3.2. OProfile timer interrupt mode

Some CPU types do not provide the needed hardware support for hardware performance counters. Additionally, some older architectures are not supported by the perf_events kernel subsystem. On such machines, the operf and ocount commands will exit with a message indicating the processor type is not supported. However, you can install OProfile 0.9.9 and use the legacy opcontrol-based profiler, which will fall back to using timer interrupts for profiling. Note that in timer mode, OProfile is not able to profile code that has interrupts disabled.

Note

Timer mode is only available using the legacy opcontrol command, available in releases prior to 1.0.

3.3. Architecture-specific configuration notes

3.3.1. Pentium 4 support

The Pentium 4 / Xeon performance counters are organized around 3 types of model specific registers (MSRs): 45 event selection control registers (ESCRs), 18 counter configuration control registers (CCCRs) and 18 counters. ESCRs describe a particular set of events which are to be recorded, and CCCRs bind ESCRs to counters and configure their operation. Unfortunately the relationship between these registers is quite complex; they cannot all be used with one another at any time. There is, however, a subset of 8 counters, 8 ESCRs, and 8 CCCRs which can be used independently of one another, so OProfile only accesses those registers, treating them as a bank of 8 "normal" counters, similar to those in the P6 or Athlon/Opteron/Phenom/Turion families of CPU.

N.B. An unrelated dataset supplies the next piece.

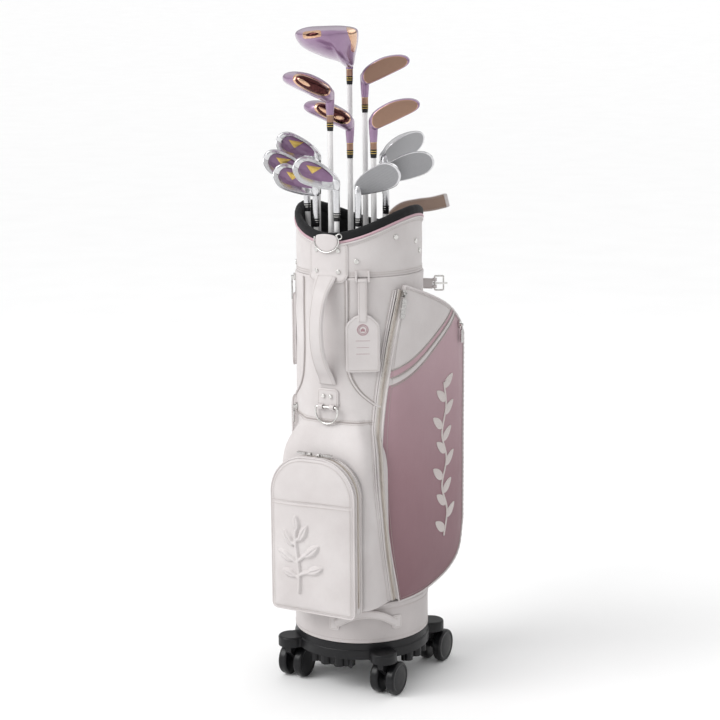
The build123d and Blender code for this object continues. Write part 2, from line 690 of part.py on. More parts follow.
def club_shaft(drop):
    """Tapered shaft, ferrule and grip as three solids, reaching down by drop below the hosel."""
    grip_top = -drop + GRIP_L
    with BuildPart() as shaft:
        with BuildSketch(Plane.XZ):
            with BuildLine():
                Polyline((0, SHAFT_IN_HOSEL), (TIP_R, SHAFT_IN_HOSEL), (TIP_R, -FERRULE_L - 60),
                         (BUTT_R, -drop + 5), (0, -drop + 5), close=True)
            make_face()
        revolve(axis=Axis.Z)
    with BuildPart() as ferrule:
        with BuildSketch(Plane.XZ):
            Polygon((TIP_R, 0), (HOSEL_R, 0), (HOSEL_R - 0.3, -9), (TIP_R + 0.7, -FERRULE_L), (TIP_R, -FERRULE_L),
                    align=None)
        revolve(axis=Axis.Z)
    with BuildPart() as grip:
        with BuildSketch(Plane.XZ):
            Polygon((0, -drop), (GRIP_END_R - 1.5, -drop), (GRIP_END_R, -drop + 2), (GRIP_TOP_R, grip_top),
                    (0, grip_top), align=None)
        revolve(axis=Axis.Z)
        add(shaft.part, mode=Mode.SUBTRACT)
    return Compound(children=[shaft.part, ferrule.part, grip.part])


RIGHT = VIEW_TURN
LEFT = VIEW_TURN + 180
# name: across, depth, ferrule top Z, turn, then the head's sizes
DRIVER = (DRIVER_OUTLINE, 18, 82, 40, (40, 66))
FAIRWAY = (FAIRWAY_OUTLINE, 16, 58, 52, (36, 66))
HYBRID = (FAIRWAY_OUTLINE, 13, 40, 52, (36, 66))
WOODS = {
    "driver": (-15.5, 68, 1133, LEFT, DRIVER),
    "fairway_left": (-50.5, -53, 1055, LEFT, FAIRWAY),
    "fairway_right": (12.5, 70, 1081, RIGHT, FAIRWAY),
    "hybrid_left": (-15.5, 12, 1001, LEFT, HYBRID),
    "hybrid_right": (27, -50, 1006, RIGHT, HYBRID),
}
# the same for irons, with stretch, loft angle, sole width, hollow and rise of the sole
IRONS = {
    "iron_a": (-76, 50, 932, LEFT, (1.0, 21, 17, 3.0, 30)),
    "iron_b": (-95, 5, 905, LEFT, (1.0, 24, 17, 3.0, 30)),
    "iron_c": (-78, -28, 880, LEFT, (1.0, 27, 18, 3.0, 30)),
    "iron_d": (-40, -85, 896, LEFT, (1.0, 31, 18, 3.0, 30)),
    "iron_e": (-1.5, -90, 887, RIGHT - 24, (1.0, 36, 19, 3.0, 30)),
    "wedge_f": (49, 64, 930, RIGHT + 22, (1.18, 44, 19, 0.0, 27)),
    "wedge_g": (50, 25, 897, RIGHT, (1.2, 46, 20, 0.0, 26)),
}
TILTED_FOOT = {"iron_b": (-70, 8)}
heads = {name: wood_head(*row[-1]) for name, row in WOODS.items()}
heads.update({name: iron_head(*row[-1]) for name, row in IRONS.items()})

for name, (across, depth, ferrule_z, turn, sizes) in {**WOODS, **IRONS}.items():
    top = view_point(across, depth, ferrule_z)
    bottom = view_point(*TILTED_FOOT.get(name, (across, depth)), STAND_Z)
    axis = (top - bottom).normalized()
    toe_dir = Vector(cos(radians(turn)), sin(radians(turn)), 0)
    toe_dir = (toe_dir - axis * toe_dir.dot(axis)).normalized()
    place = Plane(origin=top, x_dir=toe_dir, z_dir=axis).location
    save(heads[name].moved(place), f"{name}_head")
    save(club_shaft((top - bottom).length).moved(place), f"{name}_shaft")
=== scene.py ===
import json
import math

import bpy
import bmesh
import numpy as np
from mathutils import Matrix, Vector
from mathutils.bvhtree import BVHTree


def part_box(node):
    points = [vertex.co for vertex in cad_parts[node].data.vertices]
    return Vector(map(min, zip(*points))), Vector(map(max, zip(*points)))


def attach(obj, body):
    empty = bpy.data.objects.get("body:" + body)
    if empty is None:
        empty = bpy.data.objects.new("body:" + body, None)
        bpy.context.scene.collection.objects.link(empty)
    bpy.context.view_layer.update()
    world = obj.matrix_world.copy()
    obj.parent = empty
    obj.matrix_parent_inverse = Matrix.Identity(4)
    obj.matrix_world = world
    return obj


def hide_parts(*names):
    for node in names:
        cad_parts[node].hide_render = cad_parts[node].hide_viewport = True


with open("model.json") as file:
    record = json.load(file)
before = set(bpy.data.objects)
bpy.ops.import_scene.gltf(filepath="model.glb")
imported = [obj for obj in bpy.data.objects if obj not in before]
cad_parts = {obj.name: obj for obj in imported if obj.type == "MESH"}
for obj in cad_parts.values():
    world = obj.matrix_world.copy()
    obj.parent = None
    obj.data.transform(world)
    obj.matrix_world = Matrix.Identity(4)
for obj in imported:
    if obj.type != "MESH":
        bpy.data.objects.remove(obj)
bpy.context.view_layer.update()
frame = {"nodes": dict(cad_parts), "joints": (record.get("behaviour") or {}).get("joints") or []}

# Golf bag on casters with its clubs. Lengths in this script are millimetres until a mesh is made.
MM = 0.001
MERGE = 0.02
SPINE_TURN = -1.0
TAG_TURN = 31.0
VIEW_TURN = 28.6
BODY_R = 119.0
CUFF_R = 115.0
CUP_R = 127.0
SEAM_Z = 518.0
CUFF_FOOT_Z = 783.1
RIM_MEAN = 883.0
RIM_WAVE = 22.0
UP = np.array((0, 0, 1.0))


# ---------------------------------------------------------------- materials
def srgb(r, g, b):
    """Linear colour from 0-255 display values."""
    out = []
    for c in (r / 255, g / 255, b / 255):
        out.append(c / 12.92 if c <= 0.04045 else ((c + 0.055) / 1.055) ** 2.4)
    return (*out, 1.0)


def grey(v, blue=None):
    """Linear grey, cooler when its blue is given."""
    return (v, v, v if blue is None else blue, 1)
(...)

There is currently no support for Precision Event-Based Sampling (PEBS), nor any advanced uses of the Debug Store (DS). Current support is limited to the conservative extension of OProfile's existing interrupt-based model described above.

3.3.2. PowerPC64 support

The performance monitoring unit (PMU) for the IBM PowerPC 64-bit processors consists of between 4 and 8 counters (depending on the model). Advanced features such as instruction matching and thresholding are not supported by OProfile.